This week I read, with some interest, a description of the Voyager Space Program. Voyager 2, the second of the two spacecraft, was launched in 1977 to study Jupiter, Saturn, Uranus and Neptune, and finished its work in our solar system in 1989 with a close flyby of Neptune. At this writing, Voyager 2 studies the outer heliosphere of our system and will soon (some think …) enter deep interstellar space.
My interest, however, as a word-loving liberal arts type, lies with the Golden Record that Voyager 2 carries. Complete with symbolic directions for operation, the record contains pictures of earth, recordings of nature sounds from our planet, a 90-minute recording of music from earth (including Chuck Berry’s “Johnny Be Good!”) and, my favorite, greetings from earth in 55 languages. These are supposed to be comprehensive, revealing who we are and what we’re all about as Earthlings.
“Hello, from the children of earth,” the English greetings goes. (Seems like we might have done better, but it was the work of a committee.)
My question as we come together in our churches on Sunday is simply this: If we were to leave the briefest of messages for another church in the future and far away, and that message were to describe who we are and what we’re all about, what would that message be?
The Apostle Paul knew something of this challenge in opening his Epistle to the Ephesians. In this (I would argue), the most comprehensive of all his letters, he greets the Ephesians (and us, by association as God’s people), with three words:
Grace … and peace
This comprehensive greeting captures the entire letter. “Grace” … God’s unmerited favor, to you. This is, if any word is, the Gospel in one word. And, Paul extends it to the Ephesians, and us, to describe God’s work in bringing us back to relationship with Himself through the active obedience of His Son, Jesus.
“Peace” … the Shalom, the well-being of God. Yours now, because of God’s grace.
These words taken together describe God’s part (the active cause) and our part (the reactive condition) of our new status in Christ and our new relationship with God and each other. In these words we have a microcosm of what Paul will lay out in the following six chapters: “Live together as God’s people (peace!) in the manner you’ve been called by God (grace!). … walk in a manner worthy of the calling to which you have been called … (4.1).
So, maybe our comprehensive greeting to our future selves in our Christ-following children and grandchildren is simply this: GRACE and PEACE. Maybe, that’s your greeting this week to any fellow, Christ-following, believing friend you meet.
So, say it! Find somebody, and greet them with GRACE and PEACE. Then, read the rest of Paul’s letter to the Ephesians, beginning with Paul’s blessing in verses 3-14 that includes his magisterial description of our new position in Christ.
GRACE and PEACE!
The following questions will be helpful as you get starting thinking about Ephesians:
Reflect a bit on Paul’s three-word greeting. How does GRACE and PEACE describe the Gospel?

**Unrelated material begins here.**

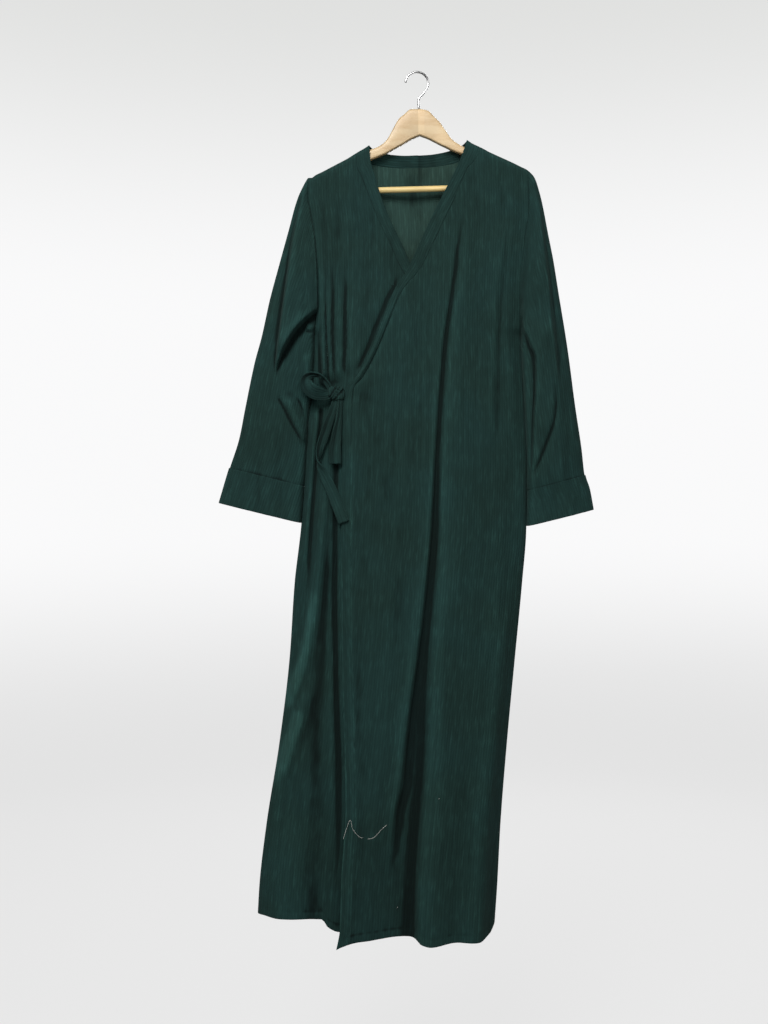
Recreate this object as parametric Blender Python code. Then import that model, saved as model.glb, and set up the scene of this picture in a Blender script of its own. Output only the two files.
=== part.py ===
"""A wrap abaya in bottle-green corduroy, hanging almost flat on a wooden hanger.

Frame: the origin is the inside top of the hook's bow, where a rail carries it. +X is to the
viewer's right, +Y goes back towards the wall and +Z is up. Left and right are the viewer's.
Sizes in this file are in millimetres, and they become metres when a mesh is made.
"""

import math

import bpy
import numpy as np

MM = 0.001
WALL = 2.0  # corduroy with its seam allowances
SEAM = 0.3  # clearance between pieces that are sewn together
EASE = 0.5  # clearance between the cloth and the hanger that carries it
LAYER = 4.2  # from the middle of the under front to the middle of the over front
TILT = math.radians(1.6)  # the hanger's right end rides higher

# The hanger
BAR_HEIGHT = -214.7
BAR_RADIUS = 5.5
BOSS_X = 186.0  # inner face of the end blocks that take the trouser bar
ARM_STRAIGHT = 196.0  # the arm's top runs straight to here, and is rounded off past it
ARM_HALF = 7.0  # half the arm's thickness
HOOK_WIRE = 2.0  # radius of the wire
HOOK_BOW = 21.0  # radius of the bow, to the middle of the wire
HOOK_SIDE = -2.0  # the bow's centre stands this far to the left of the rail's

# The cloth over it
NECK_X = 114.0  # where the neck seam meets the shoulder seam, from the middle
TIP_X = 203.0  # where the armhole meets the shoulder seam, from the middle
PEAK_X = 90.0  # the highest point of the neckband, from the middle
UNDERARM = -487.0
ARM_ROUND = ARM_HALF + EASE + WALL / 2 + 0.8  # radius of its bend over the arm, to its middle
NAPE_DEPTH, NAPE_SPREAD = 8.0, 55.0  # the back bulges behind the hanger, below the nape
SHOULDER_FADE = 30.0  # the drop over which the cloth comes to its full depth below the arm
HOLD = 30.0  # the strip beside a side seam where the folds die out
LENS_POWER = 3.2  # how flat the body's section is across its middle

# The rows of the body panels
LEVEL_TOP = -190.0
LEVEL_LOW = -1575.0
LEVEL_EVEN = -430.0  # rows follow the shoulder's slope down to here
LEVEL_HEM = -1380.0  # and the hem's line from here on
ROWS_SHOULDER = (0, 1.2, 4, 9, 17, 32, 55, 85, 120, 160, 200, 235, 262, 282)
ROWS_BELOW = 27
UNDERARM_ROW = len(ROWS_SHOULDER)
BAND_COLUMNS = 3  # across a front's band, with its two edges
BACK_OUT = (0.7, 0.84, 0.95, 1)  # the back's columns outside the neck, as shares of its half

# The sleeves and their turned cuffs
CUFF_STARTS = {"left": 9.0, "right": 8.0}  # the step where the turned cuff's upper edge lies
CUFF_RINGS = 4
CUFF_ROOM = 3.4  # how far the sleeve draws away from the body to make room for its cuff
INNER_LEAN = 2.2  # how far the sleeve stands off the side seam at the underarm
SLEEVE_BLEND = 2.2  # the steps over which it leaves the armhole's own section

# The tie
KNOT = {"z": -596.0, "wide": 30.0, "tall": 24.0, "deep": 16.0}
KNOT_RINGS, KNOT_SIDES = 8, 14
KNOT_SQUARE = 0.62  # 1 is an ellipsoid, and less is more of a block
TIE_THICK = 3.0
TIE_FRONT = 31.0  # how far forward the ties lie at the least, where they pass the sleeve


def table(columns, *rows):
    """A short table: its columns by name."""
    values = np.array(rows, float)
    return {name: values[:, i] for i, name in enumerate(columns.split())}


# The hanger's arm from its middle out: the height of its top and bottom, and how thick it is
ARM = table(
    "out top bottom thick",
    (0, -66.6, -116.0, 14),
    (15, -66.6, -122.0, 14),
    (28, -76.0, -129.0, 14),
    (37, -83.0, -134.0, 14),
    (47, -97.5, -139.0, 14),
    (62, -118.5, -147.0, 14),
    (86, -136.5, -156.5, 14),
    (114, -147.4, -168.0, 14),
    (138, -158.9, -179.0, 14),
    (160, -169.5, -189.0, 14),
    (BOSS_X, -182.0, -202.0, 14),
    (BOSS_X + 0.5, -182.2, -222.0, 14),
    (196, -186.8, -222.0, 14),
    (200, -190.5, -219.0, 12),
    (202, -197.0, -211.0, 9),
)

# The neckband's own crest over the hanger's arm
CREST = table("out rise", (PEAK_X, 7.0), (100, 4.2), (NECK_X, 2.2), (134, 0.2), (TIP_X, 0.0))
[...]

Read Eph 1.1-2. Paul also describes himself, as the sender of the letter, and the Ephesians, as its recipients. How does he describe both himself and the Ephesians, as those who are able to share grace and peace?
Thinking ahead a bit, why do you speculate that you are able to share grace and peace with everyone else who is “in Christ”?
Thinking personally and practically, are you really able to say “grace and peace” to every other professing believer in your life? If your not, how would further comprehension of God’s grace and peace change your relationship with that person or those people?